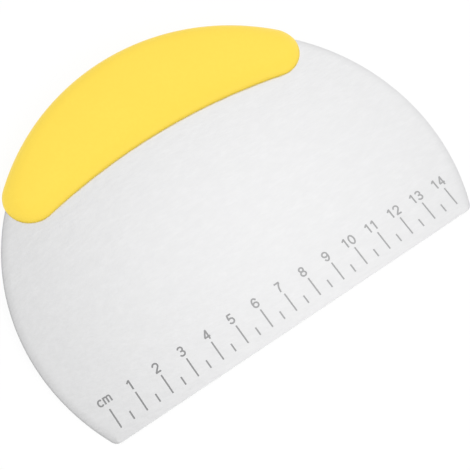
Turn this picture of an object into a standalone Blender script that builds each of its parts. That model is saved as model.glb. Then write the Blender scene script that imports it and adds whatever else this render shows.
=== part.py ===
"""Half-round dough scraper: a sheet steel blade with an engraved centimetre scale,
clamped between the two moulded shells of its crescent grip.

Metres. The blade's mid-plane is z = 0, the origin is the middle of the straight
scraping edge, +Y points to the grip and +Z out of the face that carries the scale.
"""
import math

import bmesh
import bpy

# Blade: a disc cut off by the straight scraping edge
BLADE_RADIUS = 0.0823
BLADE_ARC_CENTRE = 0.0365
BLADE_THICKNESS = 0.0008
BLADE_CORNER_RADIUS = 0.003

# Scale engraved in the front face
SCALE_CENTIMETRES = 14
SCALE_PITCH = 0.010
SCALE_BASELINE = 0.0040
SCALE_SHIFT = 0.0006
LONG_TICK = 0.0073
SHORT_TICK = 0.0031
TICK_WIDTH = 0.00054
ENGRAVING_DEPTH = 0.0001
DIGIT_HEIGHT = 0.0036
DIGIT_STROKE = 0.00058
DIGIT_ADVANCE = 0.00255
DIGIT_PITCH = 0.00996
DIGIT_GAP = 0.0011
UNIT_HEIGHT = 0.0025
UNIT_STROKE = 0.00050
UNIT_LIFT = 0.0008

# Proportions of the signs, in shares of their own height
DIGIT_WIDTH = 0.65
UNIT_STEMS = (1.15, 1.61, 2.07)

# Grip: a crescent that follows the blade's arc and stands a little proud of it
GRIP_OVERHANG = 0.0024
GRIP_DEPTH = 0.0352
GRIP_INNER_RADIUS = 0.223
GRIP_END_RADIUS = 0.0100
GRIP_HALF_THICKNESS = 0.0062
GRIP_END_DROP = 0.0028
GRIP_INNER_DROP = 0.0030
CROWN_WIDTH = 0.0070
CROWN_SQUARENESS = 2.8
INNER_SQUARENESS = 3.2

# Fit of the shells on the blade and on each other
SHELL_WALL = 0.0022
PARTING_GAP = 0.0003
SEAT_GAP = 0.0003
RIM_CLEARANCE = 0.0003

# Rear shell's posts, which pass through the blade into the front shell's sockets
POST_COUNT = 3
POST_SPACING = 0.032
POST_RADIUS = 0.0032
PIN_RADIUS = 0.0017
PIN_REACH = 0.0032
PIN_CLEARANCE = 0.0003
SOCKET_WALL = 0.0016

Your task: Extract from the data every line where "that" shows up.

Written response:
Turn this picture of an object into a standalone Blender script that builds each of its parts. That model is saved as model.glb. Then write the Blender scene script that imports it and adds whatever else this render shows.
scraping edge, +Y points to the grip and +Z out of the face that carries the scale.
# Grip: a crescent that follows the blade's arc and stands a little proud of it